One more word on deck bulding and strategy, the heart of the game:
Each player is required to build a Defense deck. The defense deck role is to be as tough and unbeatable as possible. This is easier said than done, because there will be at least one Attack-Strategy for each Defense-Strategy. You can defend against Archers or Cavalry or Pikes – but can you defend against all three of them?
The role of the attacker is a bit easier, as you just have to overcome the deck you wish to attack. At the beginning of the game you might just toss all of your powerful cards into the deck, but later on you will be able to build tailored strategies that can beat all the meta-decks out there.

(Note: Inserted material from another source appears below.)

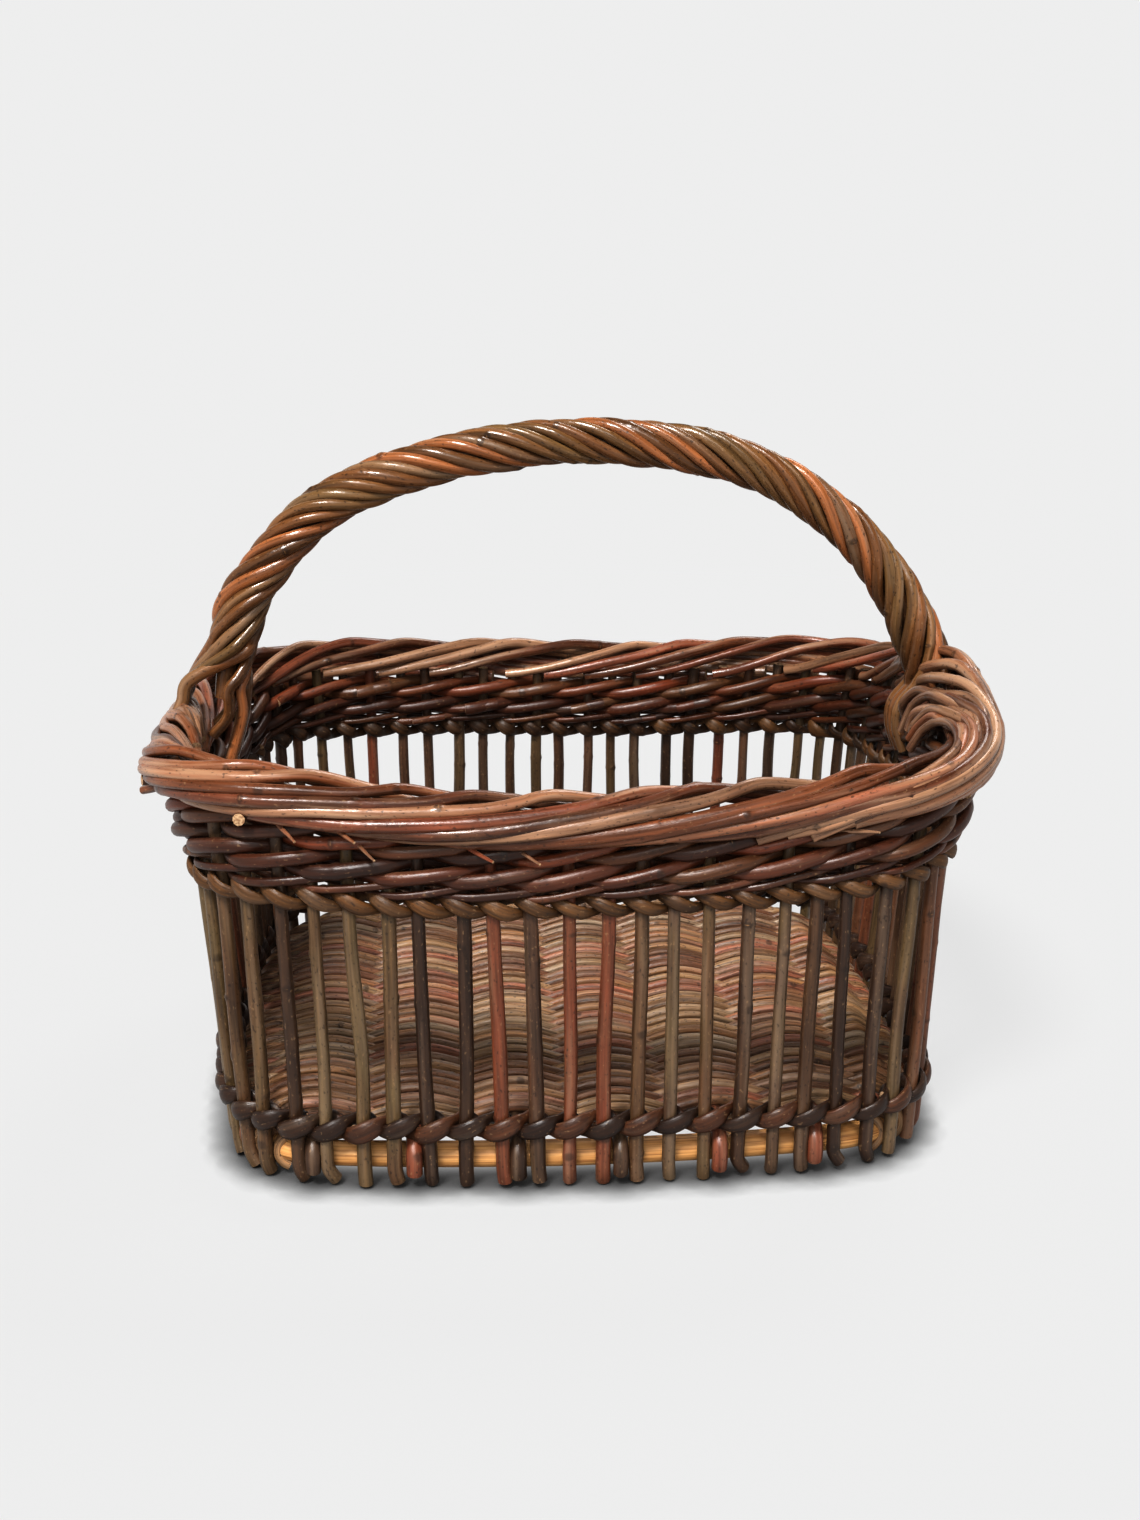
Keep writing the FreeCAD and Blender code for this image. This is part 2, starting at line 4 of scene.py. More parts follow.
import bpy
import numpy as np
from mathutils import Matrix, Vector


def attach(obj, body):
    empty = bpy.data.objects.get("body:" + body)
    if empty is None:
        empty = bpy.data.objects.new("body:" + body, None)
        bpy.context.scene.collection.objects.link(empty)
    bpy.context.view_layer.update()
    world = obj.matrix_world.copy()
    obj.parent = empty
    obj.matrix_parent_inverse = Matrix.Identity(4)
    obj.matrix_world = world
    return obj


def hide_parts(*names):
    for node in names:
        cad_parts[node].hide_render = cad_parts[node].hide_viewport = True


# Woven market basket of willow rods, in metres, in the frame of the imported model: X along
# the length, Y to the back, +Z up, the origin on the resting surface under the middle.
# Every rod is a tube that follows its own path. Rows, rods and stakes are made by loops,
# and every random draw comes from a seeded generator.

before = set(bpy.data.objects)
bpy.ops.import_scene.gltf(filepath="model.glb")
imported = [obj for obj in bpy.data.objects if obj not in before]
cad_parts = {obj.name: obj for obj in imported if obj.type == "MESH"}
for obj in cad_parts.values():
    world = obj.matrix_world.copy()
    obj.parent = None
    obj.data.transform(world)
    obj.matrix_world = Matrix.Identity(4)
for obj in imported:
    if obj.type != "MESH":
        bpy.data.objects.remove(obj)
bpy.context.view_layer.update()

MM = 0.001
PI = math.pi


# ---------------- the stake line

# the closed curve through the stakes at three heights: (height, half length, half depth, corner)
LEVELS = (
    (13 * MM, 187 * MM, 175 * MM, 56 * MM),
    (148 * MM, 197 * MM, 174 * MM, 62 * MM),
    (190 * MM, 205 * MM, 173 * MM, 68 * MM),
)
FRONT_BOW = 1.1
SIDE_BOW = 0.9
STAKE_COUNT = 76


def ring_samples(half_length, half_depth, corner, offset=0.0):
    """The bowed rounded rectangle as (share of its length, points, outward normals, length),
    from the middle of the front, anticlockwise seen from above."""
    half_length, half_depth, corner = half_length + offset, half_depth + offset, corner + offset
    front, side = FRONT_BOW + offset, SIDE_BOW + offset
    front_centre = np.array([0.0, front - half_depth])
    side_centre = np.array([half_length - side, 0.0])
    between = side_centre - front_centre
    reach = np.hypot(*between)
    along = ((front - corner) ** 2 - (side - corner) ** 2 + reach**2) / (2 * reach)
    across = math.sqrt((front - corner) ** 2 - along**2)
    direction = between / reach
    normal = np.array([-direction[1], direction[0]])
    choices = [front_centre + direction * along + normal * across * sign for sign in (1, -1)]
    centre = next(c for c in choices if c[0] > 0 and c[1] < 0)
    front_end = math.atan2(centre[1] - front_centre[1], centre[0] - front_centre[0])
    side_start = math.atan2(centre[1] - side_centre[1], centre[0] - side_centre[0])
    quarter = (
        (front_centre, front, -PI / 2, front_end),
        (centre, corner, front_end, side_start),
        (side_centre, side, side_start, 0.0),
    )
    points, normals = [], []
    for middle, radius, start, end in quarter:
        angles = np.linspace(start, end, 240)
        out = np.stack([np.cos(angles), np.sin(angles)], 1)
        points.append(middle + radius * out)
        normals.append(out)
    points, normals = np.vstack(points), np.vstack(normals)
    flips = ((1, 1, 1), (1, -1, -1), (-1, -1, 1), (-1, 1, -1))
    points = np.vstack([(points * (x, y))[::order] for x, y, order in flips])
    normals = np.vstack([(normals * (x, y))[::order] for x, y, order in flips])
    steps = np.hypot(*np.diff(points, axis=0).T)
    keep = np.concatenate([[True], steps > 1e-9])
    points, normals = points[keep], normals[keep]
    length = np.concatenate([[0.0], np.cumsum(np.hypot(*np.diff(points, axis=0).T))])
    return length / length[-1], points, normals, length[-1]


RINGS = [ring_samples(*level[1:]) for level in LEVELS]
RING_LENGTH = RINGS[1][3]

# how the finished basket strays from the regular shape. Each swell is its size in mm, its middle
# as a share of the way round, and its width
LIFTS = ((17, 0.215, 0.125), (8, 0.87, 0.06), (3, 0.62, 0.07), (-4, 0.46, 0.08))
RIM_LIFTS = ((13, 0.225, 0.065), (8, 0.865, 0.06))
LEANS = ((-6, 0.645, 0.06), (4, 0.30, 0.07))
# the heights between which the swells grow from nothing, in metres: the wall's and the rim's
WALL_GROWTH = (0.03, 0.19)
RIM_GROWTH = (0.144, 0.184)


def swells(share, table):
    """The sum of the table's swells at this share. Each is a third of its size at its width
    from its middle, and next to nothing at twice that."""
    total = 0.0
    for size, middle, width in table:
        away = (share - middle + 0.5) % 1.0 - 0.5
        total = total + size * np.exp(-((away / width) ** 2))
    return total


def warp(share, height):
    """How far the finished basket strays from the regular shape, growing from the foot to the
    rim: upwards, and outwards. Its front corners ride up, the rim there more than the wales,
    and its back left corner leans in."""
    low, high = WALL_GROWTH
    strength = np.clip((height - low) / (high - low), 0, 1)
    lift = swells(share, LIFTS) * strength + swells(share, RIM_LIFTS) * smooth(*RIM_GROWTH, height)
    return lift * MM, swells(share, LEANS) * strength * MM


def on_ring(ring, kind, share):
    """The ring's points (kind 1) or outward normals (kind 2) at these shares."""
    return np.stack([np.interp(share, ring[0], ring[kind][:, axis]) for axis in (0, 1)], -1)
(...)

In the end, it depends on the card pool a player acquires by playing the game. With a growing card pool you can set up a better defense and overcome the other players defense decks more easily. I imagine the game as a big, ranked, card-race.
I plan to release the game with just 50 different cards and one card type (creatures) while adding a new expansion every x-months. These expansions will add another 25-50 cards to the game and expand it by adding one new feature. Several features are already planned and some of them implemented like new card types (lands, heroes, spells and items). Later on there might be a card-crafting system and a guild system as well (with a new guild war system to
accompany the guilds).
Thanks for reading – I am well aware that this is a rather specialized/niche aproach to a game. I can also imagine that not many people will like this kind of game, to me it plays more like a puzzle/code-breaker game than a card game. But, its my pet project after all and so I stick with it!
If you have feedback or ideas, I would love to hear them!